Although silenced by the derision of his colleagues until the 1950s, it was in 1924 that Albert Ostman of Fort Langley said he was kidnapped by a Sasquatch.

Although his story seems highly improbable, it's considered by some to be "indestructible." When John W. Green, publisher of the weekly Agassiz-Harrison Advance, interviewed the old woodsman, he was accompanied by Harrison magistrate Lt.-Col. A.M. Naismith. A former criminal lawyer, Naismith used every device of cross-examination he knew to reveal a weakness in Ostman's account - and found none.

Briefly, here's Ostman's amazing experience.
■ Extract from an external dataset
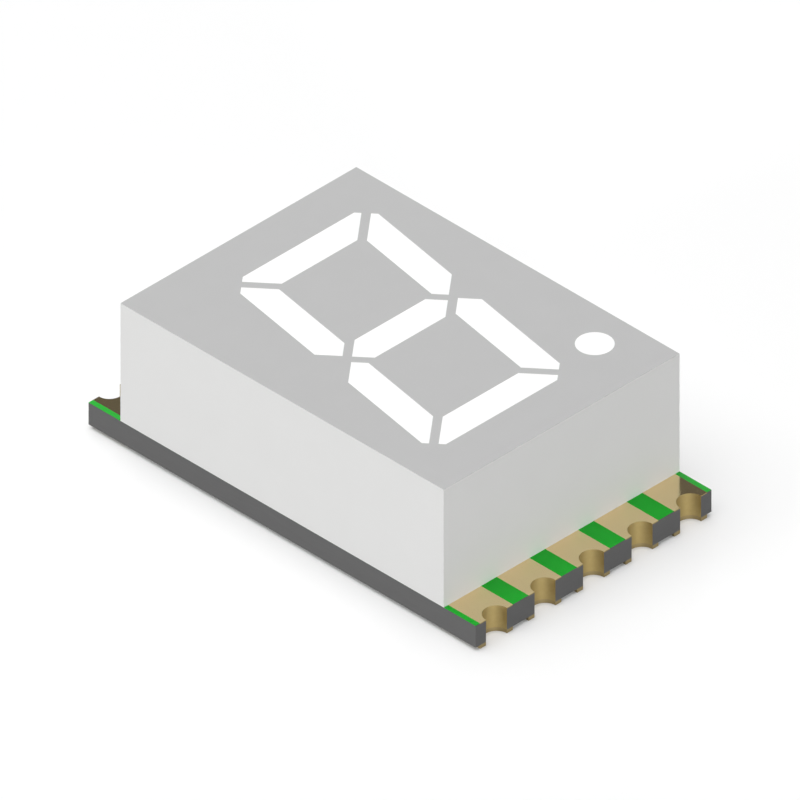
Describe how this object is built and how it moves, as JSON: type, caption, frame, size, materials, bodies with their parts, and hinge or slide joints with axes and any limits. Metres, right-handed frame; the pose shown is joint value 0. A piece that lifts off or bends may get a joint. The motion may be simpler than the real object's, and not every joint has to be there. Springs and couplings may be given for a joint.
{
  "type": "seven-segment LED display",
  "caption": "Surface-mount numeral display with slanted bars, a decimal point, a grey face and half-round gold terminals along both ends of its board.",
  "frame": {"origin": "under the middle of the board, in the plane that the solder feet stand on", "axes": "+X across the numeral to its right, +Y up the numeral, +Z out of its face"},
  "size_m": [0.0098, 0.016, 0.0051],
  "materials": {
    "laminate": "black epoxy glass laminate, sawn edges",
    "solder_mask": "green solder mask, satin",
    "gold_plating": "copper plated with nickel and gold, polished",
    "copper": "etched copper foil",
    "silver_epoxy": "silver filled glue",
    "lamp_chip": "sawn semiconductor crystal",
    "gold_wire": "drawn gold wire",
    "white_plastic": "white filled moulding plastic, fine matte",
    "grey_ink": "neutral grey printed coat, matte",
    "milky_resin": "milky white cast epoxy, smooth"
  },
  "bodies": {
    "root": {"board": "laminate", "solder_mask_top": "solder_mask", "solder_mask_bottom": "solder_mask", "terminal_1": "gold_plating", "terminal_2": "gold_plating", "terminal_3": "gold_plating", "terminal_4": "gold_plating", "terminal_5": "gold_plating", "terminal_6": "gold_plating", "terminal_7": "gold_plating", "terminal_8": "gold_plating", "terminal_9": "gold_plating", "terminal_10": "gold_plating", "common_track": "copper", "track_a": "copper", "track_b": "copper", "track_c": "copper", "track_d": "copper", "track_e": "copper", "track_f": "copper", "track_g": "copper", "track_dp": "copper", "die_attach": "silver_epoxy", "led_die_a": "lamp_chip", "led_die_b": "lamp_chip", "led_die_c": "lamp_chip", "led_die_d": "lamp_chip", "led_die_e": "lamp_chip", "led_die_f": "lamp_chip", "led_die_g": "lamp_chip", "led_die_dp": "lamp_chip", "bond_wire_a": "gold_wire", "bond_wire_b": "gold_wire", "bond_wire_c": "gold_wire", "bond_wire_d": "gold_wire", "bond_wire_e": "gold_wire", "bond_wire_f": "gold_wire", "bond_wire_g": "gold_wire", "bond_wire_dp": "gold_wire", "reflector_housing": "white_plastic", "face_coat": "grey_ink", "segment_a": "milky_resin", "segment_b": "milky_resin", "segment_c": "milky_resin", "segment_d": "milky_resin", "segment_e": "milky_resin", "segment_f": "milky_resin", "segment_g": "milky_resin", "decimal_point": "milky_resin"}
  },
  "joints": []
}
Camping alone in the isolated forests of Toba Inlet, 100 miles north of Vancouver, the logger had the uneasy feeling that he was being watched. That night, he slept with his boots on and his rifle beside him in the sleeping bag.

Suddenly, he was lifted up - sleeping bag, rifle and pack - thrown over a massive shoulder, and jolted about for three hours. Unceremoniously dumped onto the ground, the battered logger found himself in a small box canyon - the guest of four obviously intrigued Sasquatch.
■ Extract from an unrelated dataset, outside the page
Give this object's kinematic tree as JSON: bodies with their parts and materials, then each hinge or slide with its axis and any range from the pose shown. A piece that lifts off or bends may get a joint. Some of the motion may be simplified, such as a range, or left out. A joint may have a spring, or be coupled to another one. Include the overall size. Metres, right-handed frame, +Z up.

Ostman described them in detail: "...The old man [who captured him] must have been nearly eight feet tall, with a big barrel chest and big bump on his back and powerful shoulders. His forearms were longer than common people's but well proportioned. His hands were wide, the palms long and broad, like a scoop. His fingernails were flat like chisels. If the old man wore a collar, it would be a size 30!"

He estimated the son to be "17 or 18 years, about seven feet tall and might weigh about 300 pounds. His chest would be 50-55 inches, his waist about 36-38 inches. He had wide jaws and a narrow forehead that slanted upward around at the back about four or five inches higher than the forehead..."

The remaining Sasquatch were the other and a daughter - whom Ostman took to be his intended bride! He also mentioned they didn't eat meat, have fire or cooking utensils, only blankets woven of cedar bark strips. During the week he spent with them, under guard, Ostman ate from his own supplies, a routine that fascinated his hosts, who watched in bewilderment. He still had his rifle but didn't use it because he wasn't sure that his little .30.30 would stop the giants.

What really interested the males was Ostman's habit of chewing snuff. After days of watching his recreation, the father grabbed a full box and gulped down its powerful contents. Seconds later, he was rolling on the ground, vomiting.

Seeing his chance, Ostman snatched up his rifle, fired a shot into the air and ran, finally staggering into a logging camp near Sechelt, days later.

Another well-documented sighting is that of Jeannie Chapman, in late 1941. When a Sasquatch approached her house near Ruby Creek, she fled with her two young children. Upon her husband and other railway workers rushing to the scene, they were amazed to see 16-inchlong footprints, two inches deep in the soft earth. The monster's stride had been about five feet.

But not Mrs. Chapman. She refused to go near the place again and the rotting shack stood deserted for years.

For all of the sightings, some of them seemingly indisputable, most anthropologists and scientists have carefully ignored Sasquatch. Several expeditions have tracked the Himalayan Yeti but no Canadian or American authority, to my knowledge, has investigated North America's own Abominable Snowman.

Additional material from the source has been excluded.